Bu çerçevede, 1976 yılı hemen öncesinde yani, 1971’de Kuzey Sumatra’da zengin petrol rezevrlerinin bulunması ve işletilmesi sürecinde,[3] sadece merkez bürokrasi ve eyaletteki uzantılarının değil, askeri bürokrasinin de ne türden roller oynadığını detaylı bir şekilde ele almak gerekiyor.
Tam da bu hususlar, Açe’de olan bitene dair yeterli çalışmanın ortaya konmaması hususunda, yukarıda gizli/açık dikkat çekilen yukarıdaki vurguyla bağlantılıdır. Öyle ki, bu yönde bu güne kadar ne kadar mesafe kat edildiği ise gayet şüphelidir…
Açe özelinde dikkat çekmek gerektiğinde, bu zaafiyetin en başta, Açeli akademyanın, araştırmacıların, entellektüellerin bu alana dair yaklaşımlarının kısır kalması ve bunu ulusal boyutta diğer benzeri kesimlerin çekinikliğine bağlamak mümkün.
Ancak, bu çekinikliğin nedenleri bile başlı başına bir araştırma konusu. Bırakın 2000’lı yılların öncesini 2004 yılındaki tsunamiden sonra binlerce Açeli genç ulusal ve uluslararası üniversitelerde öğrenim görmüş olmasına ve bunlardan bir bölümünün akademide yer almasına rağmen, Açe sorununu tarihsel ve günümüz bağlamında değerlendirme noktasında gayet zaaf içerisinde olmasını anlamak mümkün değil
Bir diğer önemli neden ise, Açe’ye ilgili olduğu iddiasındaki diğer sözde Müslüman toplumların, Kuzey Sumatra gibi Müslüman coğrafyasının tarihsel olarak gayet önemli bir bölgesinde modern dönemde olan biteni anlamama konusunda gayet ısrarcı olmalarıyla açıklanabilir.
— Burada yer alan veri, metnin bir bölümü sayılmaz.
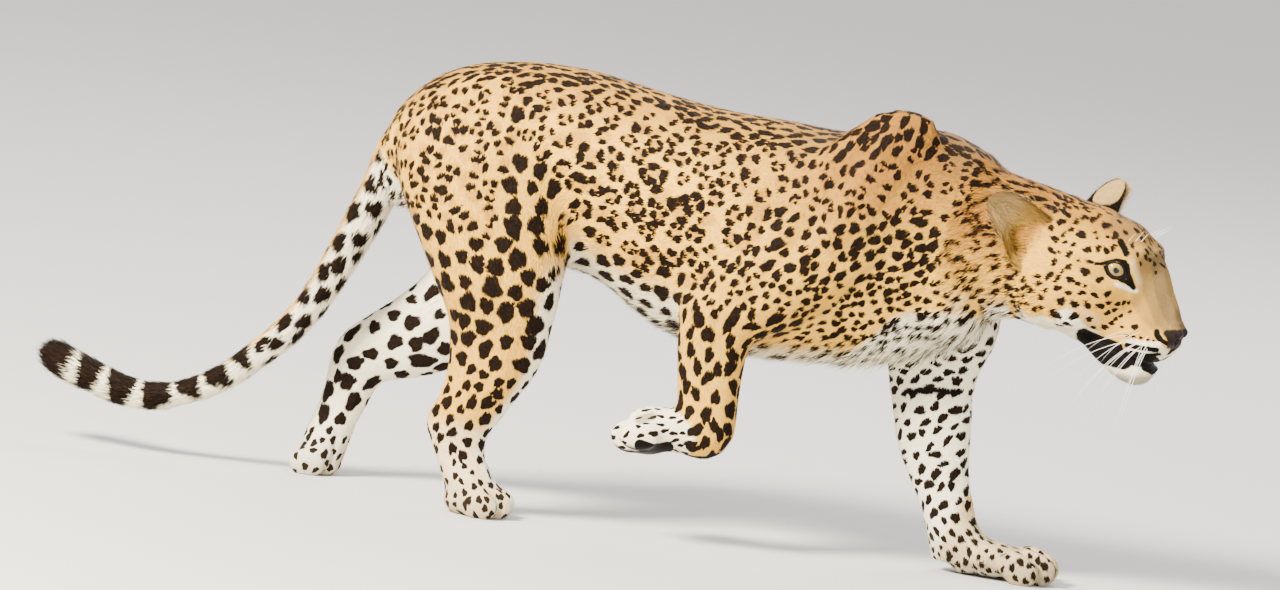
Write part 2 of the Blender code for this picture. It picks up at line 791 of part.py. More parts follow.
def main():
    """Build the leopard and part it into its named nodes."""
    clear_scene()
    nodes = {}
    build_body(nodes)
    build_head(nodes)
    centre(nodes)
    coat = finish_material("coat")
    glass = finish_material("eye")
    for name, item in nodes.items():
        item.data.materials.clear()
        item.data.materials.append(glass if name.startswith("eye") else coat)
        item.data.shade_smooth()


main()
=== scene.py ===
"""A life-size leopard in mid stride, as a museum would show it: skin, coat, eyes and whiskers.

The skin repeats the forms of the solid parts from the same tables, finer, and lies a coat's depth
inside them.  The coat is drawn from one list of marks, each with a place on the skin, a long and
a short half size, a lie, and a kind, so that skin and tufts carry the same rosettes.  Tables are
in millimetres, and the finished pieces are in metres.
"""
import math
from types import SimpleNamespace

import bmesh
import bpy
import numpy as np
from mathutils import Matrix, Vector, kdtree
from mathutils.bvhtree import BVHTree


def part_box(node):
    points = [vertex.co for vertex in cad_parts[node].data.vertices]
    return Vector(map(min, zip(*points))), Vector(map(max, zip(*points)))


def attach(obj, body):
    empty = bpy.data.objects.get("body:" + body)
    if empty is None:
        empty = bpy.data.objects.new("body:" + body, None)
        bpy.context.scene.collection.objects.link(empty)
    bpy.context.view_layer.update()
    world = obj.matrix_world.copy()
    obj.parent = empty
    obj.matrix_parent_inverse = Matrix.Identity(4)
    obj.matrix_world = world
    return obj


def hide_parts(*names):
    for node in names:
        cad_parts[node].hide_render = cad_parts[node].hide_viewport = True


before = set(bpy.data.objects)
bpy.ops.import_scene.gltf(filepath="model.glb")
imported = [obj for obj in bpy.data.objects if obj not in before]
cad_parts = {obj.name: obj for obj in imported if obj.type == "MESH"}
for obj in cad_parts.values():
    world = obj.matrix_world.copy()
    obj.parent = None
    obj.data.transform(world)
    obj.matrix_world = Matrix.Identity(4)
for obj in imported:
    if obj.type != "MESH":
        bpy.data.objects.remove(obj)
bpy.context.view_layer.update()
MM = 0.001
rng = np.random.default_rng(7)

# Trunk, upright slices: place along X, back line, belly line, half width, sideways shift.
TRUNK = [
    (-388, 512, 474, 22, 0), (-374, 545, 440, 48, 0), (-350, 574, 410, 72, 0), (-318, 600, 388, 88, 0),
    (-270, 621, 372, 100, 0), (-205, 633, 362, 106, 0), (-150, 636, 358, 107, 0),
    (-100, 634, 352, 107, 0), (-50, 627, 335, 108, 0), (0, 619, 306, 111, 0), (50, 612, 284, 115, 0),
    (110, 607, 272, 118, 0), (180, 606, 268, 118, 0), (250, 603, 272, 113, 0), (310, 608, 279, 106, 0),
    (355, 619, 288, 99, 0), (405, 624, 307, 90, 0), (450, 611, 332, 80, 0), (485, 592, 364, 68, 0),
    (505, 568, 395, 50, 0),
]
TRUNK_EGG = 0.16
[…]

1976 girişimini, sıradan bir siyasal çıkış olarak adlandırarak geçiştirmek ve/ya Açe ile modern Endonezya devleti toplumları arasında, dini/toplumsal benzerlikler söylemine konformistçe dayanarak, var olan sorunu görmezden gelmek, sadece bu coğrafya için değil, aksine, genel itibarıyla Müslüman toplumların kendi sorunlarına nasıl yabancılaştıklarının bir görümünü anlamına geliyor.
[1]
Aguswandi; Zunner. (2008). From Politics to Arms to
Politics Again: The Transition of the Gerakan Acheh Merdeka (Free Aceh
Movement-GAM), Berghof Transitions Series No. 5, Berghof Research Center
for Constructive Conflict Management, s. 6.
[2] Lesley McCulloch. (2005). “Aceh: Then and Now”, Report, Minorty
Rights Group International, s. 12.
[3] “Aceh”, Briefing, Minority rights group international, s. 2.